Impact of MSCs Differentiating Towards Adipocytes on Endothelial Gene Expression
Juliane Czeczor (BSc Applied Biology)
Diabetes type 2 is the predominantly occurring form of diabetes with an increasing prevalence. A typical sequel is atherosclerosis subsequently followed by stenosis, stroke, and heart attack causing about half of the deaths of adults over age 60 in industrialized countries and being the main cause of death of diabetes type 2 patients.
Atherosclerosis evolves due to fatty degeneration and calcification of arteries. This leads to plaque formation that represents a potential risk for the blood circulation by occlusion, narrowing of arteries and eventually the rupture of the vessel.
A major factor contributing to atherosclerosis is the developing adipositas.
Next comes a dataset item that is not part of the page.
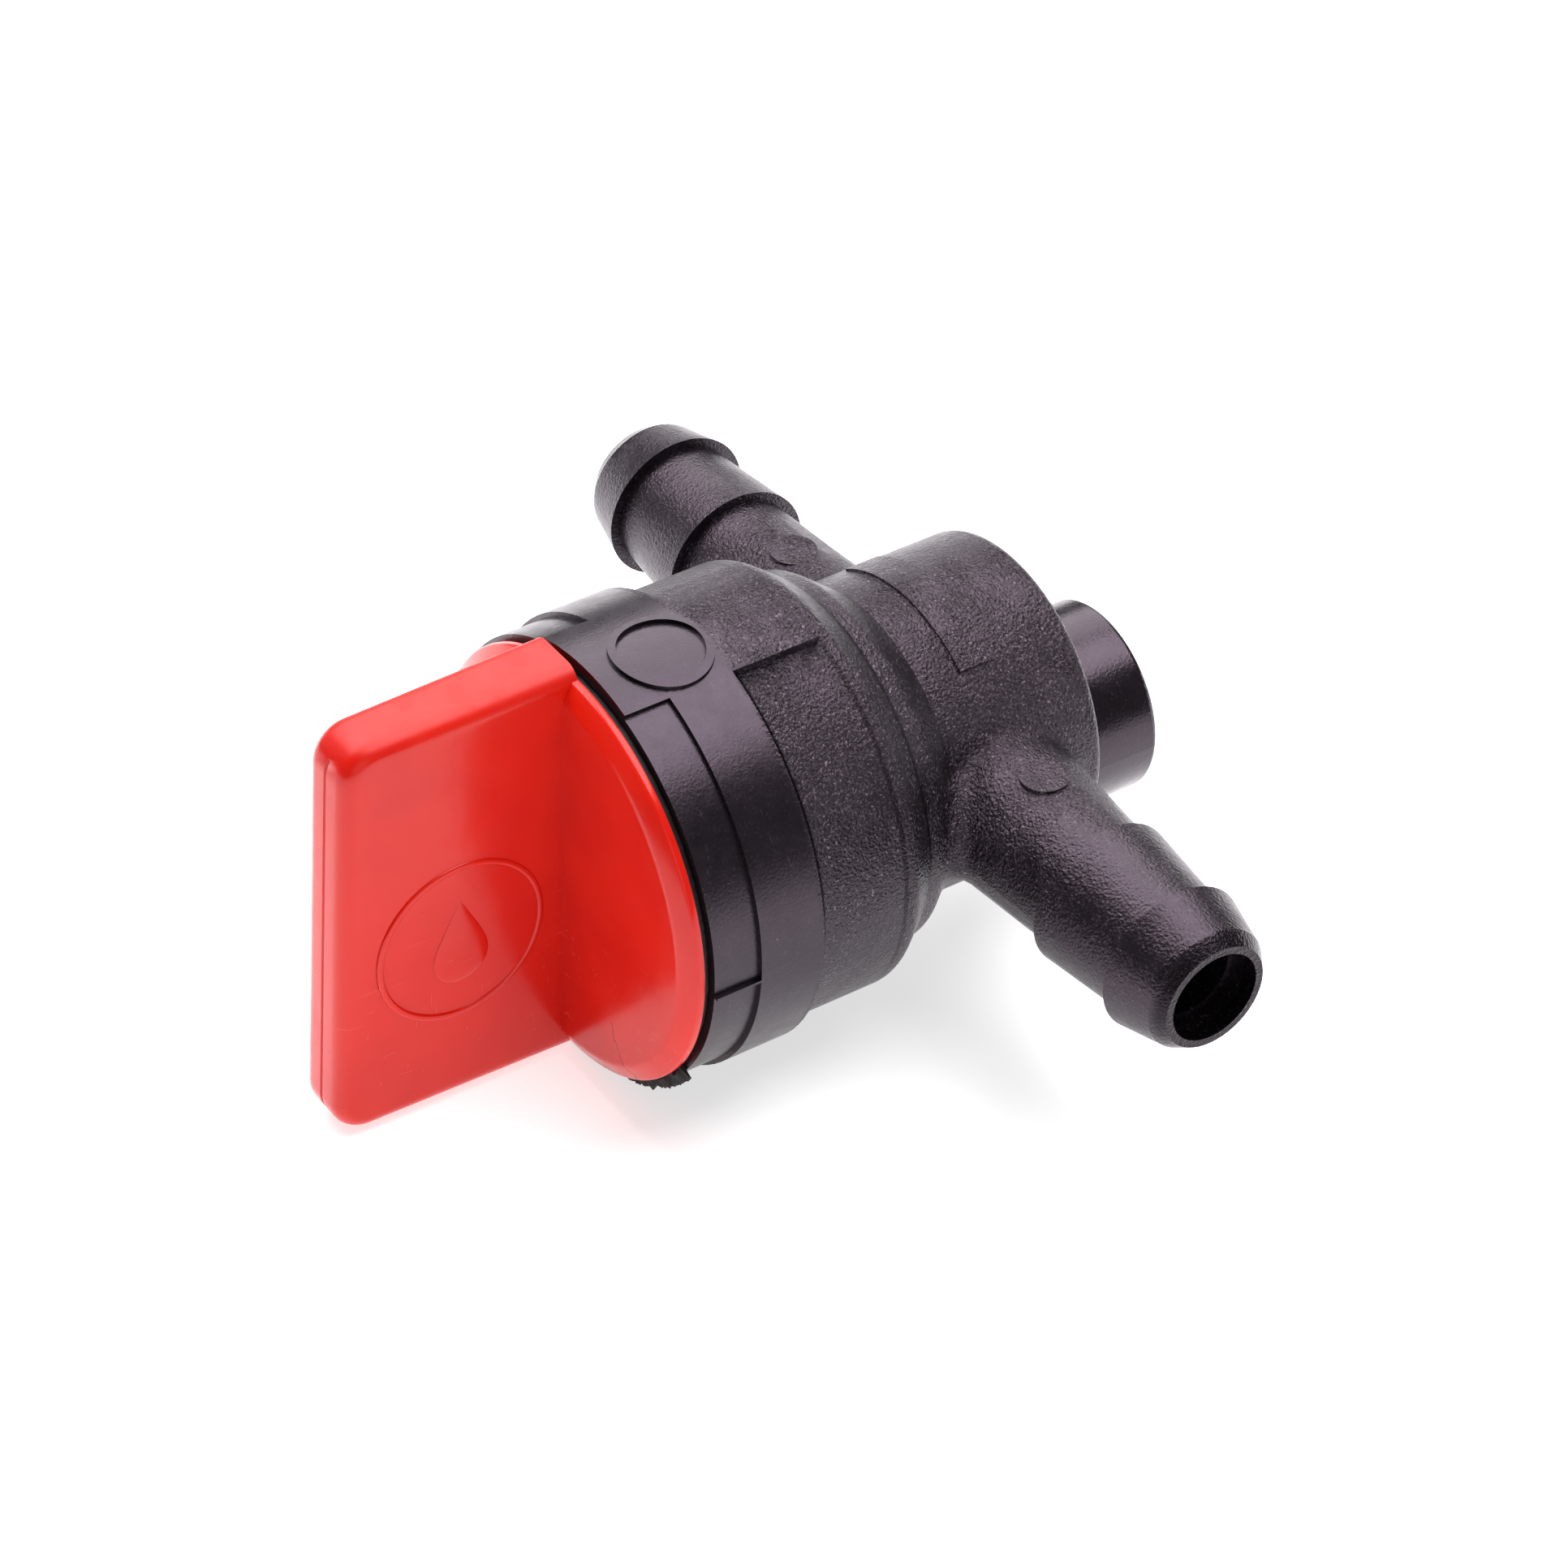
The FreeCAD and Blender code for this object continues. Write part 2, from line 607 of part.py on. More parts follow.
PARTS = [
    make_valve_body(),
    make_rotor(),
    make_knob(),
    make_thrust_washer(),
    make_retaining_ring(),
    make_dust_ring(),
    make_stem_o_ring(),
    make_port_seal("inlet_port_seal", -1),
    make_port_seal("outlet_port_seal", 1),
]
doc.recompute()

for item in doc.Objects:
    if "Invalid" in item.State or "Error" in item.State:
        raise RuntimeError("%s did not recompute: %s" % (item.Name, item.State))
for part in PARTS:
    if part.Shape.isNull() or not part.Shape.isValid() or len(part.Shape.Solids) != 1:
        raise RuntimeError("%s is not one sound solid" % part.Label)

os.makedirs("parts", exist_ok=True)
for part in PARTS:
    part.Shape.exportStep("parts/%s.step" % part.Label)
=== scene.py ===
"""The looks of an in-line fuel tap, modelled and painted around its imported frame.

Lengths are metres in the row frame: X along the flow, -Y out of the knob, Z up.
"""
import contextlib
import json
import math

import bpy
from bpy.props import FloatProperty, FloatVectorProperty, PointerProperty
from mathutils import Matrix, Vector


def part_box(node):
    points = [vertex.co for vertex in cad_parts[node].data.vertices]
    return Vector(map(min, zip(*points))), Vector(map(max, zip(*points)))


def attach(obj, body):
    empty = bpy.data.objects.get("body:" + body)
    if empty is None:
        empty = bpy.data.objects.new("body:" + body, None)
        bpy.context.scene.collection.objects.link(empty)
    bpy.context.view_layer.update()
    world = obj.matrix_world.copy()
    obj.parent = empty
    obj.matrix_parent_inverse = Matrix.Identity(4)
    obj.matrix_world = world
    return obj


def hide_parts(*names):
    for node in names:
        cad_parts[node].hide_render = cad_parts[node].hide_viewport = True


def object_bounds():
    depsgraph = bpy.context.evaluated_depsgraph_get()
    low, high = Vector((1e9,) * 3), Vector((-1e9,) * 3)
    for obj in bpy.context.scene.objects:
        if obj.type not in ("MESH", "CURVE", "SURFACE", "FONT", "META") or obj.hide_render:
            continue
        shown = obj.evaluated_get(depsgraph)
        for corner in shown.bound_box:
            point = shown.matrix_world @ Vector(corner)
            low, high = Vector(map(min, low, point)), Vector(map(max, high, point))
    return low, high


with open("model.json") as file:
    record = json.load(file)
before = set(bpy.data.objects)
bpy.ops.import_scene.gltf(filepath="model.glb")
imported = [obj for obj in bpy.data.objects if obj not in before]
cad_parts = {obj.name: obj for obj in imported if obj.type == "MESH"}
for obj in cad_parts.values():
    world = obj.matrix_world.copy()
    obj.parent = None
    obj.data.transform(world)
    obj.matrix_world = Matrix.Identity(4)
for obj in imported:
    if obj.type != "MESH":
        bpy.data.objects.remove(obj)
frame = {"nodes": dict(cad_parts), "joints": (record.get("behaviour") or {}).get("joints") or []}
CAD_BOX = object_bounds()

bl_info = {
    "name": "Fuel Tap",
    "version": (1, 0, 0),
    "blender": (4, 5, 0),
    "location": "View3D > Sidebar > Fuel Tap",
    "description": "Models and paints a quarter-turn fuel tap on its packed frame",
    "category": "Object",
}

MM = 0.001
MERGE = 1e-6
KNOB_LOW, KNOB_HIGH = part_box("knob")
BODY_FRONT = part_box("valve_body")[0].y
RING_LOW, RING_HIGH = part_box("dust_ring")
TURN_AXIS = Vector(frame["joints"][0]["pos_m"])
DISC_RADIUS = (KNOB_HIGH.x - KNOB_LOW.x) / 2

# Places along the knob's axis, radii about it, and the port mouths' reach from it.
DISC_BACK = -19.4 * MM
DISC_FRONT = -20.35 * MM
FACE_RADIUS = 10.05 * MM
CUP_RADIUS = 11.4 * MM
SKIRT_RADIUS = 7.9 * MM
SOCKET_RADIUS = 4.66 * MM
SOCKET_END = -17.5 * MM
DUST_RING_INNER = 10.2 * MM
BAND_BACK = -13.1 * MM
BARREL_END = 5.4 * MM
MOUTH_REACH = 24.0 * MM

# The blade's height at its tip as a share of that at its root, and the groove down its tip.
TIP_HEIGHT = 0.985
GROOVE_HALF_WIDTH, GROOVE_DEPTH, GROOVE_REACH = 0.11 * MM, 0.12 * MM, 0.9 * MM
GROOVE_TOP = KNOB_HIGH.z - 1.2 * MM

# The badge's middle, its ring, and the drop inside it; FLAT is depth as a share of width.
BADGE_ALONG, BADGE_HEIGHT = -25.9 * MM, -1.8 * MM
BADGE_WIRE, BADGE_FLAT = 0.17 * MM, 0.6
DROP_BELOW, DROP_RADIUS, DROP_POINT, DROP_FLAT = 1.0 * MM, 1.5 * MM, 1.9 * MM, 0.11

# The moulding flash: its arc in degrees from the flow, its tears, and where they balance.
FLASH_ARC = (-68, -36)
FLASH_TEAR, FLASH_BALANCE = 0.5 * MM, 0.58

# Painted shade lines round the cup, standing in for the shade at its steps and edges: place along
# the axis and half width in mm, then strength.
SHADE_LINES = ((-12.86, 0.27, 1.0), (-8.05, 0.20, 0.55), (-5.93, 0.20, 0.55))
SHADE_LINE_RADIUS = 11.15 * MM

# The hairline crack's upper and lower ends, as height and place from the turn axis.
CRACK_TOP, CRACK_BOTTOM = -6.3 * MM, -9.3 * MM
CRACK_TOP_OFF, CRACK_BOTTOM_OFF = 4.6 * MM, 6.15 * MM

# Linear colours of marks, of painted shade and painted sparkle, and of worn plastic.
SHADE_LINE_BLACK, LIP_SHADE_BLACK = (0.0010, 0.0008, 0.0010), (0.0012, 0.001, 0.0012)
DUST_AND_SPARKLE, PAINTED_GLINT, BLOOM = (0.30, 0.28, 0.29), (0.24, 0.19, 0.23), (0.03, 0.029, 0.03)
SCRATCH_RED, CRACK_RED = (0.90, 0.16, 0.12), (0.10, 0.006, 0.004)
ROTOR_WEAR, WASHER_WEAR = (0.66, 0.62, 0.54), (0.70, 0.70, 0.68)
BODY_SHEEN = (1.0, 0.78, 0.98)

# The studio: a floor just under the part, and an even world.
FLOOR_SIZE, FLOOR_GAP = 0.8, 0.05 * MM
FLOOR_GLOW = 0.70
WORLD_STRENGTH = 0.17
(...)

In this research project we will investigate the effect of the co-cultivation of human mesenchymal stem cells (hMSC) differentiating and differentiated to adipocytes, on endothelial cells of various organisms. To do so, parameters such as adhesion molecules, glucose transporter molecules (GLUT), second messengers, matrix metalloproteinases, and the activation of PPARγ will be elucidated on mRNA and protein level.
Understanding the interactions between adipocytes and endothelial cells will reveal new insights in the pathogenesis of atherosclerosis. In addition, obtained results might contribute to future treatment approaches and new diagnostic tools for the disease.